Por Manuel F. Herrador*
Medicina heroica. Así llaman algunos autores a la práctica general de la medicina hasta mediados del siglo XIX. Amputaciones, sangrados, aplicación de sustancias venenosas como el mercurio… En general, todo consistía en la aplicación de reglas estrictas, obtenidas en algunos casos de oscuros tratados a los que los médicos se aferraban de forma dogmática, exponiéndose al escarnio si se apartaban de la recta vía. En 1790 se empezaba a vislumbrar lo que sería la nueva medicina. James Linde había realizado el primer (y rudimentario) ensayo clínico para descubrir la influencia de los cítricos sobre el escorbuto. La vacuna de Jenner se aplicaba con todo éxito, y Balmis no tardaría en zarpar en compañía de veintidós pequeños héroes gallegos para dispersarla por el Nuevo Mundo.
Samuel Hahnemann, un médico de pueblo alemán preocupado por lo dañino de los poco efectivos tratamientos «heroicos», aprovecha este contexto iluminado de descubrimiento y crítica de la práctica mayoritaria para seguir un camino diferente, en busca de una medicina más amable. Por una parte, partiendo de la experiencia de las vacunas, que parecen usar la enfermedad para combatir la propia enfermedad, postula el principio de los similares: lo similar cura a lo similar. Por otra, reconociendo que ingerir una sustancia tóxica (obviamente) produce la enfermedad, postula el principio de los infinitésimos: para llegar a la curación, la sustancia ingerida tiene que estar muy diluida.

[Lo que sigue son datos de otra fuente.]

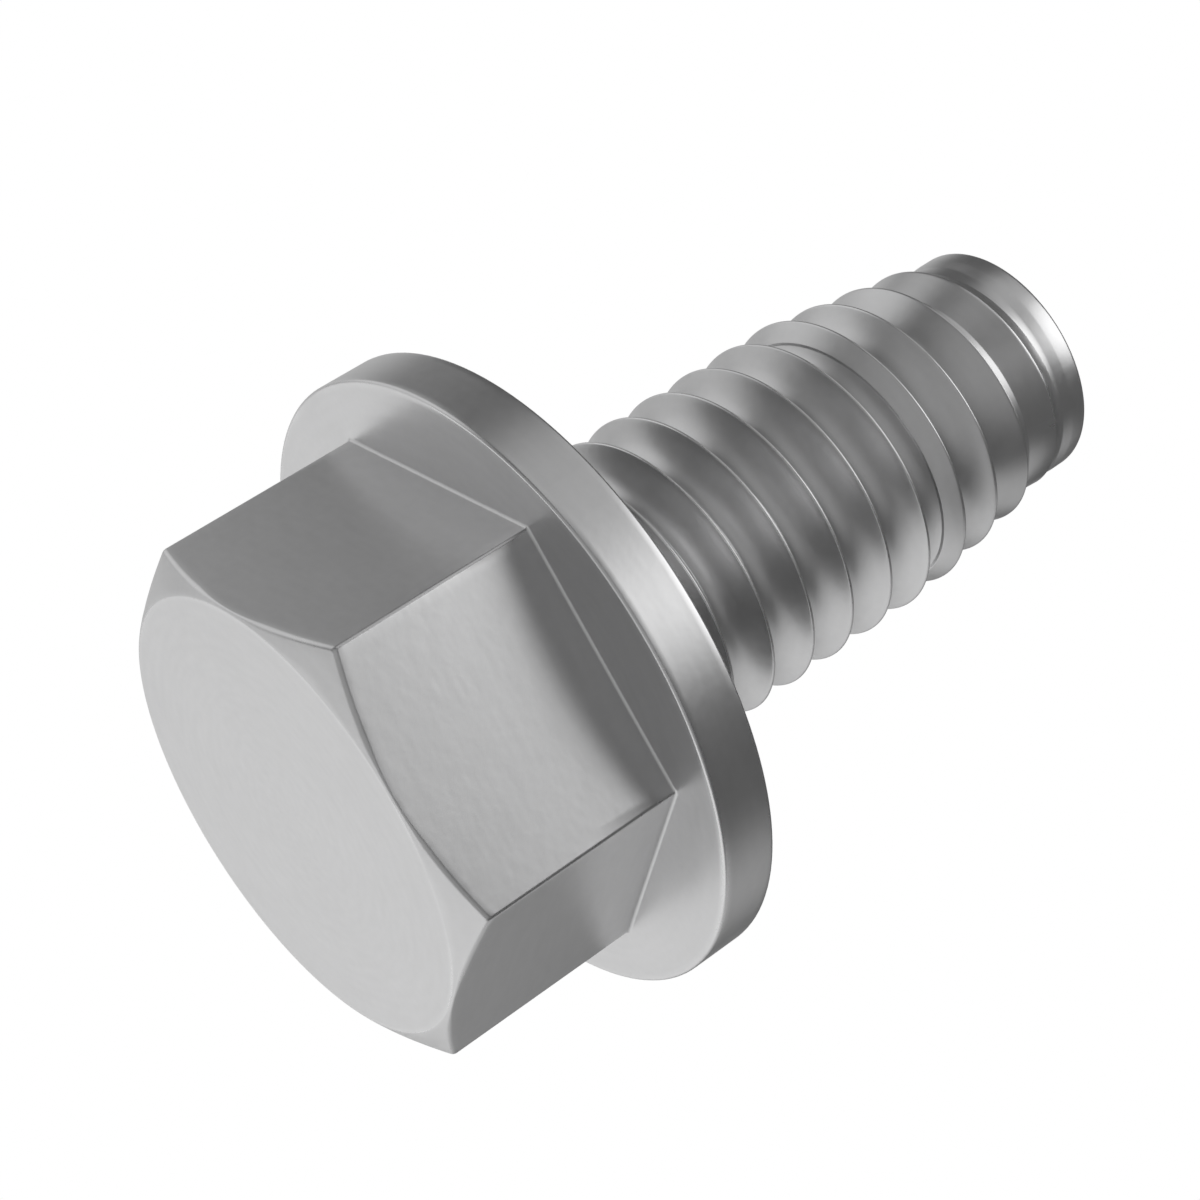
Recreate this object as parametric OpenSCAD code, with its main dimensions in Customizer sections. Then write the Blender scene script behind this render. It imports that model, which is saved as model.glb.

Y cuanto más diluida, más «potente». Todo esto lo acompaña de un método que parte del contacto próximo con el paciente, con elaboración de historias médicas detalladas, y de una mitología basada en la dinamización de «fuerzas vitales» que se transmiten de las sustancias tóxicas al diluyente.
‘La sociedad informada empieza a rechazar lo que ya podemos denominar como fraude’
Han transcurrido más de 200 años. Hasta los aspectos más básicos del mundo de hoy serían irreconocible para Hahnemann. Hoy en día, crear desde cero un arte como el suyo sería impensable. Sabemos que las diluciones infinitesimales son absurdas, porque gracias aAvogadro conocemos el número de moléculas que hay en un recipiente. Sabemos que el principio de los similares, incluso en el caso de las vacunas, es una metáfora, porque somos conscientes de los mecanismos de acción de los microbios, de las sustancias tóxicas e incluso de nuestro propio genoma, que nos hacen enfermar.